In den vergangenen Wochen hätten sich Personen gemeldet, die mitmachen wollten, sich aber den Anteilsschein nicht leisten konnten, sagt Schwabe und versichert: «Mit diesen Leuten finden wir eine Lösung.» Aktuell sei ihr Kollektiv noch weniger divers, als sie sich das wünschten. «Es sind viele Akademiker:innen, keine Migrant:innen und wenig Leute dabei, die aus wirklich armen Verhältnissen kommen.» Ein Problem, das ihnen bewusst sei und an dem sie arbeiteten, sagen die beiden Mitgründer:innen. Man versuche gerade, ein Projekt mit Verkäufer:innen des Strassenmagazins «Surprise» auf die Beine zu stellen, um herauszufinden, ob «Güter» den Bedürfnissen von Leuten in prekären Lebenssituationen entspreche.

Über die Konsumebene hinaus

Auch die Verpflichtung zur Mitarbeit aller Mitglieder kann ausschliessend wirken. Wer Vollzeit arbeiten oder Kinderbetreuung und Erwerbsarbeit unter einen Hut bringen muss, für den oder die können auch knapp drei Stunden Engagement ein Problem darstellen. Auch dessen sei man sich bewusst, sagt Mitgründer und Politikwissenschaftler Pohl. «Wenn wir so wachsen, wie wir uns das vorstellen, möchten wir irgendwann gerne eine Kita anbieten, wie es sie bei der Park Slope Food Coop gibt», so der 34-Jährige. Dort können Eltern ihr Kind betreuen lassen, während sie eine Schicht leisten.

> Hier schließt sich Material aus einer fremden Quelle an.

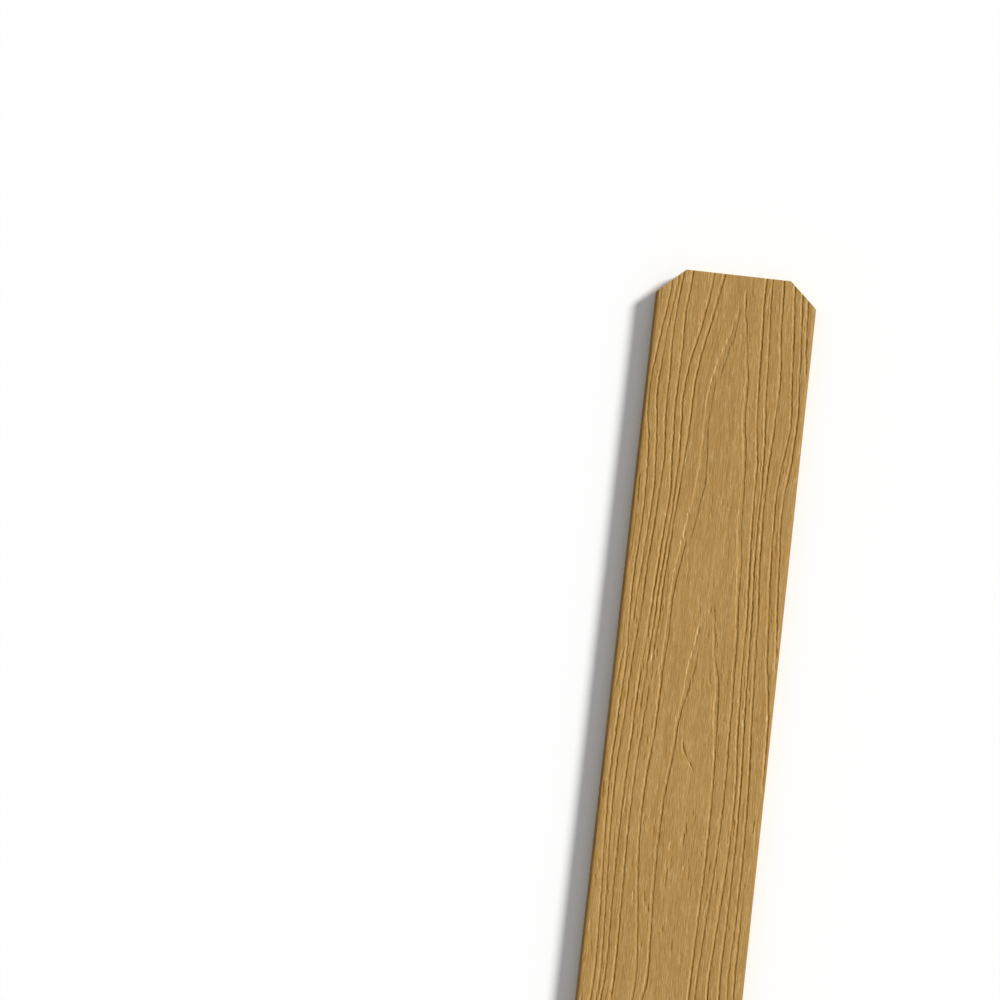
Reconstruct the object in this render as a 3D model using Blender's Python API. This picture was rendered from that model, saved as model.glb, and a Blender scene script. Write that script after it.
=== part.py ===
"""A dog-eared fence board of solid wood-plastic composite, lying flat on its back face.

The board is made here as it is made in the works: its section, with eased long edges, is
extruded, and the saw then takes the two ears off its head. Metres, +Z up. +Y runs along the
board to the dog-eared head, +X across it and +Z out of its front face. The origin is on the
floor, below the middle of the board.
"""

import math

import bmesh
import bpy
from mathutils import Vector

# Driving dimensions
LENGTH = 1.8288  # foot to head, 6 ft
WIDTH = 0.1397  # 5 1/2 in
THICKNESS = 0.0159  # 5/8 in
EDGE_RADIUS = 0.0025  # rounding of the four long edges
EAR_ACROSS = 0.0243  # each ear, measured along the head
EAR_ALONG = 0.0223  # each ear, measured down the side
ARC_STEPS = 8  # facets in each rounded edge

# The shade and sheen of the board as extruded
SHADE = (0.434, 0.258, 0.087, 1.0)
ROUGHNESS = 0.62

# An edge that turns further than this shows as a corner
SHARP_ANGLE = math.radians(30)


def clear_scene():
    for old in list(bpy.data.objects):
        bpy.data.objects.remove(old, do_unlink=True)


def composite_material():
    material = bpy.data.materials.new("wood_plastic_composite")
    material.use_nodes = True
    shader = material.node_tree.nodes["Principled BSDF"]
    shader.inputs["Base Color"].default_value = SHADE
    shader.inputs["Roughness"].default_value = ROUGHNESS
    shader.inputs["Metallic"].default_value = 0.0
    return material


def section_outline():
    """The (x, z) points of the board's section, one quarter arc for each long edge."""
    in_x = WIDTH / 2 - EDGE_RADIUS
    low, high = EDGE_RADIUS, THICKNESS - EDGE_RADIUS
    arcs = [(in_x, low, -90), (in_x, high, 0), (-in_x, high, 90), (-in_x, low, 180)]
    outline = []
    for x, z, start in arcs:
        for step in range(ARC_STEPS + 1):
            angle = math.radians(start + 90 * step / ARC_STEPS)
            outline.append((x + EDGE_RADIUS * math.cos(angle), z + EDGE_RADIUS * math.sin(angle)))
    return outline


def extrude_section(board):
    """Runs the section from the foot, at -Y, to the head."""
    foot = [board.verts.new((x, -LENGTH / 2, z)) for x, z in section_outline()]
    grown = bmesh.ops.extrude_face_region(board, geom=[board.faces.new(foot)])
    head = [item for item in grown["geom"] if isinstance(item, bmesh.types.BMVert)]
    bmesh.ops.translate(board, verts=head, vec=(0, LENGTH, 0))


def saw_ear(board, side):
    """Takes one ear off the head. side is +1 for the ear at +X and -1 for the one at -X."""
    on_head = Vector((side * (WIDTH / 2 - EAR_ACROSS), LENGTH / 2, 0))
    outward = Vector((side * EAR_ALONG, EAR_ACROSS, 0)).normalized()
    cut = bmesh.ops.bisect_plane(
        board,
        geom=board.verts[:] + board.edges[:] + board.faces[:],
        plane_co=on_head,
        plane_no=outward,
        clear_outer=True,
    )
    rim = [item for item in cut["geom_cut"] if isinstance(item, bmesh.types.BMEdge)]
    bmesh.ops.contextual_create(board, geom=rim)


def fence_board():
    board = bmesh.new()
    extrude_section(board)
    for side in (+1, -1):
        saw_ear(board, side)
    bmesh.ops.recalc_face_normals(board, faces=board.faces)
    mesh = bpy.data.meshes.new("fence_board")
    board.to_mesh(mesh)
    board.free()
    mesh.materials.append(composite_material())
    mesh.shade_smooth()
    mesh.set_sharp_from_angle(angle=SHARP_ANGLE)
    node = bpy.data.objects.new("fence_board", mesh)
    bpy.context.scene.collection.objects.link(node)


clear_scene()
fence_board()
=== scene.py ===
"""The looks of a dog-eared fence board: wood grain embossed in a solid wood-plastic composite.

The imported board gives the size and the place. Here its faces get the grain that an embossing
roller prints, as real relief in the mesh, and its sawn ends their rough cut. Places on a face
are written as a pair in millimetres: along, from the head, and across, from the left edge.
"""

import math

import bmesh
import bpy
import numpy as np
from mathutils import Euler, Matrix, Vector


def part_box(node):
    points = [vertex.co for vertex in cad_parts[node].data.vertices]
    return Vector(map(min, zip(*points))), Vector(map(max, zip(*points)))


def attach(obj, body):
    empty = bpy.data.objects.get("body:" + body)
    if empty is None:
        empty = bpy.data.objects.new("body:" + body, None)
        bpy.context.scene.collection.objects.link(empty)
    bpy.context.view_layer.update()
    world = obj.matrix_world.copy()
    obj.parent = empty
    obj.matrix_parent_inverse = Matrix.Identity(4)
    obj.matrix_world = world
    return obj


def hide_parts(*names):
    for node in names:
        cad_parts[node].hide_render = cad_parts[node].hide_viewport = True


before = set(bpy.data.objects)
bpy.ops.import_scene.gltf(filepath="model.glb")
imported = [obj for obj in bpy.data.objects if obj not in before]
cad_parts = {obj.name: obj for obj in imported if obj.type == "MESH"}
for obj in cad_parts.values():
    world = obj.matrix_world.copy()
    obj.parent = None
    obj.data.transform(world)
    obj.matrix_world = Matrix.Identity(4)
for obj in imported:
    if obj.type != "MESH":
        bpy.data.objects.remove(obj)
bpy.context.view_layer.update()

MM = 0.001
LOW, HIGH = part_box("fence_board")
LENGTH = (HIGH[1] - LOW[1]) / MM
WIDTH = (HIGH[0] - LOW[0]) / MM
THICKNESS = (HIGH[2] - LOW[2]) / MM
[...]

Wo dank der Mitarbeit Lohnkosten wegfallen, werden oft nur zwischen 15 und 25 Prozent Margen auf den Ankaufspreis von Produkten draufgeschlagen. Das wirkt sich positiv auf die Preise aus. Zumindest relativ, sagt Pohl, denn: «Im Vergleich mit Billigsupermärkten wird es wohl immer noch relativ teuer bleiben.» Die konkrete Festsetzung der Preise liegt bei der Arbeitsgruppe Produkte – genau wie die Auswahl der Produzent:innen. Hier will das Kollektiv auf politischer Ebene mehr erreichen als ein klassischer Bioladen.

«Bei der Auswahl der Produzent:innen schauen wir nicht nur auf ökologische Nachhaltigkeit, sondern auch darauf, dass in den Betrieben gute Arbeitsbedingungen herrschen», sagt Pohl. Und Schwabe betont: «Die politische Einstellung der Lieferant:innen ist uns wichtig.» So könne man über die individuelle Konsumebene hinaus etwas verändern.